E o que isso tem a ver como tolerância? Tudo! Porque quanto mais diferentes somos, mais difícil fica de aceitar a diferença e ser tolerante com ela.
Se afirmamos que todo/as somos diferentes, único/as e plurais, será possível ser tolerante? Claro! Não só é possível como necessário. Mas não é simples e indolor.
Para sermos tolerantes, precisamos entender quem somos e quais são os nossos vieses, aquelas trilhas neuronais que “facilitam” a nossa rapidez de resposta, mas que também podem limitá-la. Normalmente essas trilhas são bem basilares e advém de “nossas origens” e acabam por isso perpetuando crenças da comunidade da qual nos originamos e com a qual nos parecemos. Se temos medo do diferente e se somos criado/as pelos nossos iguais, como poderia ser fácil aceitar, respeitar e acolher cada um/a em sua individualidade?
Conceitos como Identificação e Narcisismo das Pequenas Diferenças podem nos ajudar a compreender melhor porque tememos tanto o diferente e o transformamos até em inimigo.
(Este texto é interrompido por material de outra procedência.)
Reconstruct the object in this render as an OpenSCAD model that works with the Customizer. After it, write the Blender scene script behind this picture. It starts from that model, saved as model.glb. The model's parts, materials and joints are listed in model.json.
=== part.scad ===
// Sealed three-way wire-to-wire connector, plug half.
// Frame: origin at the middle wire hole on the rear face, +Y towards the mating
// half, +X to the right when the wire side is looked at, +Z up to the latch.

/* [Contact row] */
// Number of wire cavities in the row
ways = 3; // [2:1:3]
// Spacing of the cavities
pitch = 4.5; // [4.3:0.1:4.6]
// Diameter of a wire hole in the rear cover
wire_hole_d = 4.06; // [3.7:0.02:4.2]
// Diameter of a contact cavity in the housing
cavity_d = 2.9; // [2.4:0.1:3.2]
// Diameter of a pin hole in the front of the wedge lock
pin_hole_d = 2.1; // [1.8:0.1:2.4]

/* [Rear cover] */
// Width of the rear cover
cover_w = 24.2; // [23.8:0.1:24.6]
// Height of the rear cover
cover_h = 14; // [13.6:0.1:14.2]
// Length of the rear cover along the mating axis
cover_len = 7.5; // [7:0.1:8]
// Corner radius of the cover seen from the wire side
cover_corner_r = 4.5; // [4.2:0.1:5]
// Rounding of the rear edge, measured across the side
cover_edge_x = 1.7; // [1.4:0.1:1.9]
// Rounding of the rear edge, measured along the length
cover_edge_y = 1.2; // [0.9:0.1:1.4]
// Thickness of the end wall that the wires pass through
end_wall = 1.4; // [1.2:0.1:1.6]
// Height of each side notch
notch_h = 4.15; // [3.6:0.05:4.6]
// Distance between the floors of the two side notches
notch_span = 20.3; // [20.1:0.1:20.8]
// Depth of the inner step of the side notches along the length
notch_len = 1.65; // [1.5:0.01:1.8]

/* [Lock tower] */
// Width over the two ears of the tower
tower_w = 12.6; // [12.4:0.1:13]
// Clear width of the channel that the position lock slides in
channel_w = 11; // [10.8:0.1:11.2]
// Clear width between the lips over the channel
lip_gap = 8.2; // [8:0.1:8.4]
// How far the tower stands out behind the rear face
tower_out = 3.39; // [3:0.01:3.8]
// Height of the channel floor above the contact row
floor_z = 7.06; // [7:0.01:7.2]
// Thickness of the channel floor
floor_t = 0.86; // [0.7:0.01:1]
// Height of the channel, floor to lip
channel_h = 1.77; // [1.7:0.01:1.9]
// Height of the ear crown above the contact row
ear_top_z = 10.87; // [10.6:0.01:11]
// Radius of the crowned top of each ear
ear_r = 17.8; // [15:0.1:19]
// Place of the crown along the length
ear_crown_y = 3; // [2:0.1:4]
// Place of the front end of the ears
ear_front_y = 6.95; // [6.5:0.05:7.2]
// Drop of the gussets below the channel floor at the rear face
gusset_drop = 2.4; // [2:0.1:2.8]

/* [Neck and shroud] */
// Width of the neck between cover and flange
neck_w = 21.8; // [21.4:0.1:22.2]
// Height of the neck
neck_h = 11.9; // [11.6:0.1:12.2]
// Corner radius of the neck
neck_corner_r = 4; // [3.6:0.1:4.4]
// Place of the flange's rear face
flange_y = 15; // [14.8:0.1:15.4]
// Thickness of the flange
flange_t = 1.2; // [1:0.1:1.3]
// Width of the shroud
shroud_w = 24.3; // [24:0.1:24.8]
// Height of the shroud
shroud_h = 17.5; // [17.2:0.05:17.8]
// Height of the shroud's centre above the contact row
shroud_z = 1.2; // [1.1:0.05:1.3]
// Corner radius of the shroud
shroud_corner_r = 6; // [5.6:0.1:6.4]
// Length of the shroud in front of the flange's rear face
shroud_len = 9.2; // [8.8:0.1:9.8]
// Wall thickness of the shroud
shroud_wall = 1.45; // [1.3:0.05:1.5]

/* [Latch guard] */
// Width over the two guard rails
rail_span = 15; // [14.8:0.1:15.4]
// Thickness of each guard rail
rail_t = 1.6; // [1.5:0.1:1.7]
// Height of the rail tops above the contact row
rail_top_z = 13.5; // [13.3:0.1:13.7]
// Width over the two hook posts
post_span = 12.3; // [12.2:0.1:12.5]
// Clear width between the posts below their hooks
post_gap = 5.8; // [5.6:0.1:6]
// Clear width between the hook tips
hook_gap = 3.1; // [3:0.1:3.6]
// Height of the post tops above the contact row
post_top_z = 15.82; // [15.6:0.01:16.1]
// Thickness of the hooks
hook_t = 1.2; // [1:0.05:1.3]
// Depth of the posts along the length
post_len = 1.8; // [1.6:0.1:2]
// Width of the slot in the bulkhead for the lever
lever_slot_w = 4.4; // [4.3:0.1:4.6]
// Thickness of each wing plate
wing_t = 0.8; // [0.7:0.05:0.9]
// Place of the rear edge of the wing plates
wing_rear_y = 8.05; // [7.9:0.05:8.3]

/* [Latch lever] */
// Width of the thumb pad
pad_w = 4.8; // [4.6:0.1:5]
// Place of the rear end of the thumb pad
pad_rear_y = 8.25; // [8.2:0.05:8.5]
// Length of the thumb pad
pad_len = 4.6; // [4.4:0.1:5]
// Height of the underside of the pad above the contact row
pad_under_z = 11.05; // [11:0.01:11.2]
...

Para o Vocabulário da Psicanálise, de Laplanche e Pontalis, a identificação é um processo psicológico pelo qual um indivíduo assimila um aspecto, uma propriedade, um atributo do outro e se transforma, total ou parcialmente, segundo o modelo dessa pessoa. A personalidade constitui-se e diferencia-se partir de uma série de identificações. E como dito acima, nossas identificações primárias, isto é, as primeiras, são aquelas feitas com as figuras parentais, aquelas que nos criam e cuidam, parte daquele em torno que, normalmente nos é muito próximo e parecido. Assim, começamos desde pequenos/as a aprender que o igual nos cuida, nos provém, nos alimenta, nos acaricia e nos protege… e nos protege daquele que é estranho e diferente , que não pertence ao nosso grupo, que por isso nos parece ameaçador e pode ser considerado como um inimigo.
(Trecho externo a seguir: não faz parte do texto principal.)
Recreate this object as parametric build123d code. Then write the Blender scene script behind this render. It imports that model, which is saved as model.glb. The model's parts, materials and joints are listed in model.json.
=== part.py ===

O segundo conceito que acredito poder nos ajudar a entender melhor porque tolerar pode ser tão difícil é outro cunhado por Freud no arcabouço psicanalítico – o narcisismos das pequenas diferenças, que seria uma espécie de repugnância gratuita e primária que temos por pessoas ou grupos de nosso próprio meio social, que, muitas vezes, são muito semelhantes a nós mesmos, com afinidades e interesses comuns. Mas os mesmos interesses em comum que poderiam ser algo que nos aproxima, quando percebidos como diferenças, entendemos que não “podemos estar do mesmo lado” e sim em “campos opostos”, lutando pelas mesmas coisas. Pensem em cidades que rivalizam – Rio e São Paulo, países – Brasil e Argentina, entre outros vários exemplos. Como meras e minúsculas diferenças entre seus membros/as, podem acabar se transformando em antipatias, rixas e até guerras?
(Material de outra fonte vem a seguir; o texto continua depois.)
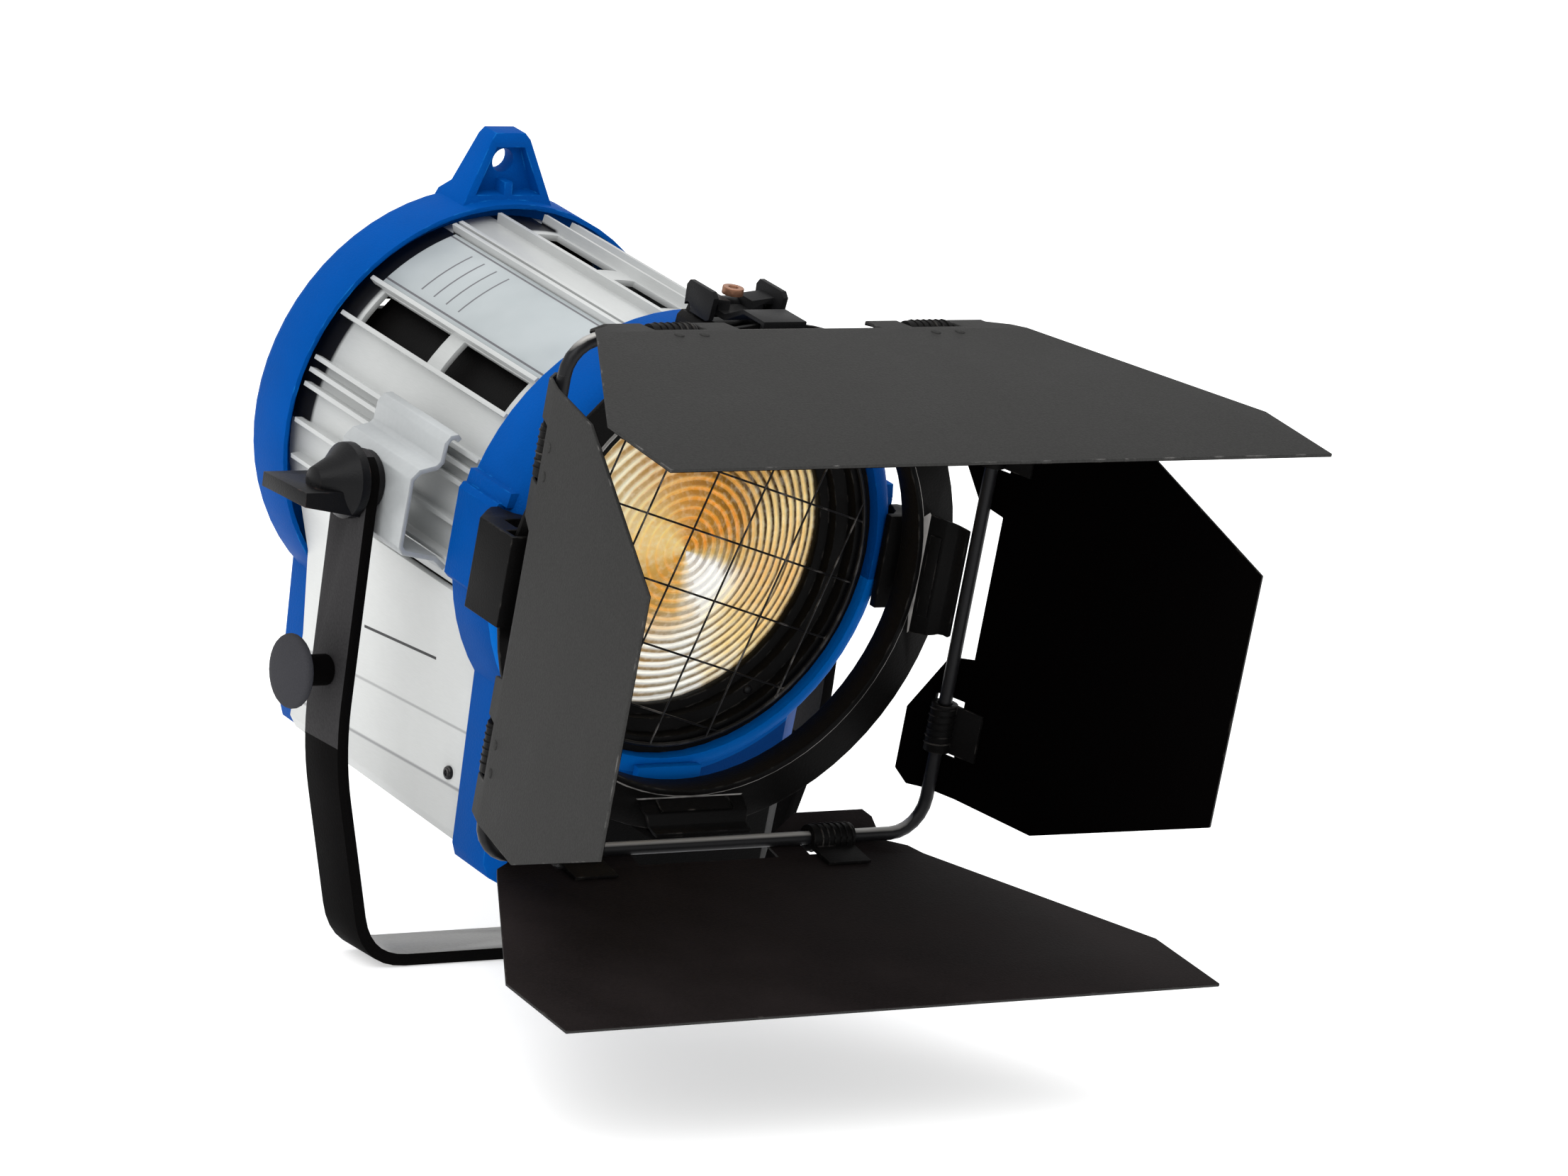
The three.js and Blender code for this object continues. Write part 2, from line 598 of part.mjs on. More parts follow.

“Nas antipatias e aversões não disfarçadas para com estranhos que se acham próximos, podemos reconhecer a expressão de um amor a si próprio, um narcisismo que se empenha na afirmação de si, e se comporta como se a ocorrência de um desvio em relação a seus desenvolvimentos individuais acarretasse uma crítica deles e uma exortação a modificá-los.” (FREUD, 1921/2011, p. 57)
Mas como diria Mesan, na citação que inicia o texto, a cultura pede ao ser social muitas renúncias… Se para viver em sociedade, precisamos nos juntar e sermos afiliado/as a grupos, que muitas vezes nos ameaçam em nossa individualidade, voltamos nossa agressividade, por muitas vezes, por não podermos ser somente aquilo que somos, àqueles que nos parecem diferentes e que podem, quem sabe, estar vivendo as suas individualidade – unimo-nos com os que nos identificamos, para poder hostilizar os que nos são diversos.